事实证明,获取pool.apply_async的结果并在其上运行get实际上并不是写入gzip压缩文件的唯一方法。 将what更改为what.encode()也会强制写入:

#!/usr/bin/env python3

from multiprocessing import Manager, Pool, cpu_count
import time
from gzip import open as gzopen

def writer(queue, path1, path2):
    with gzopen(path1, "wb") as f1, gzopen(path2, "wb") as f2:
        while True:
            (where, what) = queue.get()
            print("I'm a writer.

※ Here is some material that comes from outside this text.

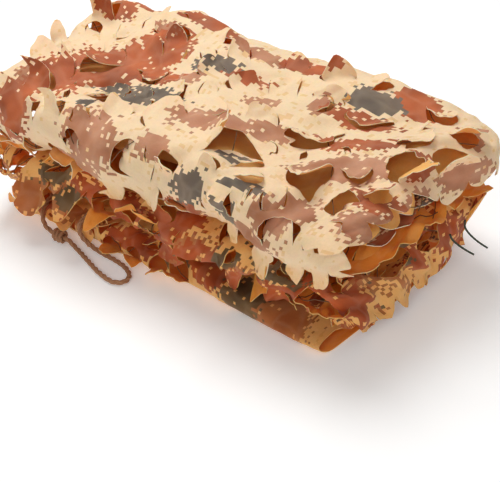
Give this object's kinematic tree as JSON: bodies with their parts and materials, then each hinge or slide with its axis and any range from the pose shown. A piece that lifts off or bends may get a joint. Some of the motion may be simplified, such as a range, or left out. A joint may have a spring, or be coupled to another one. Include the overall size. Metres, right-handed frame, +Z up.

I have to write:\n%s to %s" % (what, where))
            if where == "out1":
                # The encode method call seems to force the writing
                f1.write(what.encode())
                #f1.write(what)
            elif where == "out2":
                # The encode method call seems to force the writing
                f2.write(what.encode())
                #f2.write(what)
            else:
                print("flushing files")
                f1.flush()
                f2.flush()
            break

def do_divmod(num_and_queue):
    (num, queue) = num_and_queue
    q, r = divmod(num, 2)
    time.sleep(1)
    if r:
        queue.put(("out2", "q: %d\n" % q))
    else:
        queue.put(("out1", "q: %d\n" % q))
    time.sleep(1)
    return (num, q, r)

def main():
    with Manager() as mgr, Pool(processes=cpu_count() - 2) as pool:
        write_queue = mgr.Queue()
        #writing = pool.apply_async(writer, (write_queue, "/tmp/out1.txt.gz", "/tmp/out2.txt.gz"))
        pool.apply_async(writer, (write_queue, "/tmp/out1.txt.gz", "/tmp/out2.txt.gz"))
        for (n, q, r) in pool.imap_unordered(
            do_divmod,
            ((number, write_queue) for number in range(25))):
            print("%d %% 2 = %d" % (n, r))
            print("%d / 2 = %d" % (n, q))
        write_queue.put(("", ""))
        #writing.get(timeout=1)

if __name__ == "__main__":
   main()

我仍然对正在发生的事情毫无头绪......